De leur côté, les Européens ont d’abord réagi avec prudence et en ordre dispersé face aux avancées de l’IA, avant d’entamer les démarches normatives et juridiques susmentionnées.

Enfin, les acteurs multilatéraux comme l’ONU, le G7, les BRICS tâtonnent dans ce qui pourrait devenir une future gouvernance de l’IA. Une véritable géopolitique de l’IA émerge donc, avec ses rapports de force et lignes de clivage économiques et idéologiques.

L’IA au service de la guerre

Au-delà de ces enjeux, l’attention se porte aussi désormais plus directement sur l’impact de l’IA sur la conduite de la guerre et des opérations militaires.

Qu’il s’agisse de traiter des images et données provenant de satellites, de drones ou disponibles en open source (photos et informations disponibles sur les réseaux sociaux par exemple), l’IA aide déjà des armées comme les armées américaine, chinoise ou française à optimiser leur recueil et traitement d’information.

Dans le contexte notamment de conflits récents et en cours comme en Ukraine et au Proche- Orient, des acteurs internationaux tel le Comité international de la croix rouge se sont alertés du fait que si l’IA pouvait aider à la décision et à l’efficacité des opérations (identification des cibles, sélection et analyse par l’image d’objectifs militaires, etc.), son usage présentait aussi des risques, au motif notamment « qu’une dépendance excessive vis-à-vis des résultats produits par une intelligence artificielle fait naitre des préoccupations quant à la protection des populations civiles et au respect du droit international humanitaire ».
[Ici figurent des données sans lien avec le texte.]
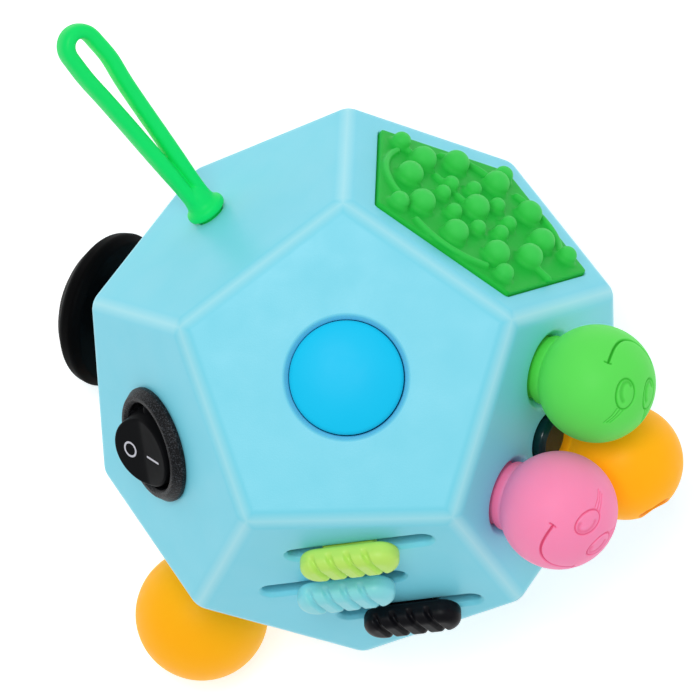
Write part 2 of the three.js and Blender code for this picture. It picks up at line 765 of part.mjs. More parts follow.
place(gearFace, 'gear_axle', carve([
  rodAlongX(1.2, 0.2 - cradle.x / 2, cradle.x / 2 - 0.2, GEAR_AXLE_DEPTH, 16),
]), steel);

for (let k = 0; k < 3; k += 1) {
  const teeth = toothed(12, GEAR_RADIUS - 1.1, GEAR_RADIUS);
  const gear = prism(teeth, -GEAR_WIDTH / 2, GEAR_WIDTH / 2).rotateY(Math.PI / 2);
  place(gearFace, `gear_${k + 1}`, carve([
    gear.translate((k - 1) * GEAR_PITCH, 0, GEAR_AXLE_DEPTH),
  ], [
    rodAlongX(1.5, -12, 12, GEAR_AXLE_DEPTH, 16),
  ]), blackPlastic);
}

// ---------------------------------------------------------------- steel roller ball

const rollerSphere = new THREE.SphereGeometry(ROLLER_RADIUS, 18, 10);
place(rollerFace, 'roller_ball', carve([rollerSphere.translate(0, 0, ROLLER_DEPTH)]), steel);

place(rollerFace, 'roller_socket', carve([revolve([
  [0, -9.8], [8.6, -9.8], [8.6, UNDER_WALL], [ROLLER_RADIUS + GAP, UNDER_WALL],
  ...arc(0, ROLLER_DEPTH, ROLLER_RADIUS + GAP, -5, -90, 5),
])]), innerPlastic);

// ---------------------------------------------------------------- back: thumb pad

place(backFace, 'thumb_pad', carve([revolve([
  [0, -3.6], [15.4, -3.6], [15.4, UNDER_WALL], [THUMB_PAD_RADIUS, UNDER_WALL],
  [THUMB_PAD_RADIUS, 0], [12.6, 0], [11, -0.9], [9, -1.3], [7, -0.9], [5.4, 0], [0, 0],
])]), darkPlastic);

export default toy;
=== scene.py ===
"""A twelve-sided fidget toy: its surfaces and finishes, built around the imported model.

Shapes are written in millimetres, in the frame of the face that carries the toy: x and y lie in
the face, z points out of it, and z = 0 is the outer skin. Meshes are stored in metres in the
model's own frame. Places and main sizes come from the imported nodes.
"""

import json
import math

import bmesh
import bpy
import numpy as np
from mathutils import Matrix, Vector
from mathutils.geometry import delaunay_2d_cdt


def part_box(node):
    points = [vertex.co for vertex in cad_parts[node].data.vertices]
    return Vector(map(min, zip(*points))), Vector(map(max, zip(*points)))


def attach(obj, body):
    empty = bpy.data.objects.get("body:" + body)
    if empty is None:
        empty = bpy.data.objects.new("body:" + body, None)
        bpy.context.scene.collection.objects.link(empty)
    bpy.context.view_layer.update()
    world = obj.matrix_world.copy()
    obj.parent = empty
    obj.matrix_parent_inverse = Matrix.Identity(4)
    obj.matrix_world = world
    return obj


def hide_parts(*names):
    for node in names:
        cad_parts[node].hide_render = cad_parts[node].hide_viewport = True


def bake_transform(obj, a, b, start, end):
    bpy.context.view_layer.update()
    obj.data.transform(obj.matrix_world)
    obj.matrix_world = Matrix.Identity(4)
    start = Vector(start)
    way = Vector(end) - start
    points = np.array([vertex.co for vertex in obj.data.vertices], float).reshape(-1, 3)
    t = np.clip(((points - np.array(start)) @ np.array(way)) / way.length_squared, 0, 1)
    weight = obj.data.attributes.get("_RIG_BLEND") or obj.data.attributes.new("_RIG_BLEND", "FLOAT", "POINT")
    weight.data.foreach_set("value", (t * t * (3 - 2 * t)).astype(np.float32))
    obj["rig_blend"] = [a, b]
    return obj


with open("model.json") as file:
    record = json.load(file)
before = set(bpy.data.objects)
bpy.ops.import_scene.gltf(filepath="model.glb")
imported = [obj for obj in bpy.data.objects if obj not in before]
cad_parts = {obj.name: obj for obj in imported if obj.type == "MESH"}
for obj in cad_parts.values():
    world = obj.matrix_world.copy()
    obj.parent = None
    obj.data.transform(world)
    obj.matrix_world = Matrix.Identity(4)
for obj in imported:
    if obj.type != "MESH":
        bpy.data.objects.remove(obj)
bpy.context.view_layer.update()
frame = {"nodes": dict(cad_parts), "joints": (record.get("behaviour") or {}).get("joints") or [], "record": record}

MM = 0.001
TAU = 2 * math.pi

# ---- the body and its face frames

INRADIUS = (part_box("front_shell")[1].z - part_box("rear_shell")[0].z) / 2 / MM
WALL = 2.0
EDGE_ROUND = 3.2                       # outside radius along the edges
FACE_TILT = math.atan(2)               # angle between neighbouring faces' normals
PENTAGON_RATIO = math.tan(FACE_TILT / 2)   # a face's inradius for a body of inradius 1
BODY_CENTRE = Vector((0, 0, INRADIUS))
FRONT, BACK = 1, -1
AZIMUTHS = {
    "pad": (54, FRONT), "lanyard": (126, FRONT), "rocker": (198, FRONT),
    "sliders": (270, FRONT), "trio": (342, FRONT),
    "gears": (18, BACK), "dial": (90, BACK), "joystick": (162, BACK),
    "bounce": (234, BACK), "roller": (306, BACK),
}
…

Des instances internationales comme l’organisation des Nations-Unies, ont aussi exprimé les « vives inquiétudes que soulève également, sur les plans humanitaire, juridique, sécuritaire, technologique et éthique, l’utilisation de nouvelles applications technologiques dans le domaine militaire, y compris celles liées à l’intelligence artificielle et à l’autonomie des systèmes d’armes » (Résolution 78-241).

L’enjeu est de taille : mettre en place un ordre juridique et une gouvernance pour encadrer l’usage de ces nouvelles technologies dans les conflits armés, afin d’éviter des drames humains et des violations du droit de la guerre et des atteintes aux droits humains et humanitaires.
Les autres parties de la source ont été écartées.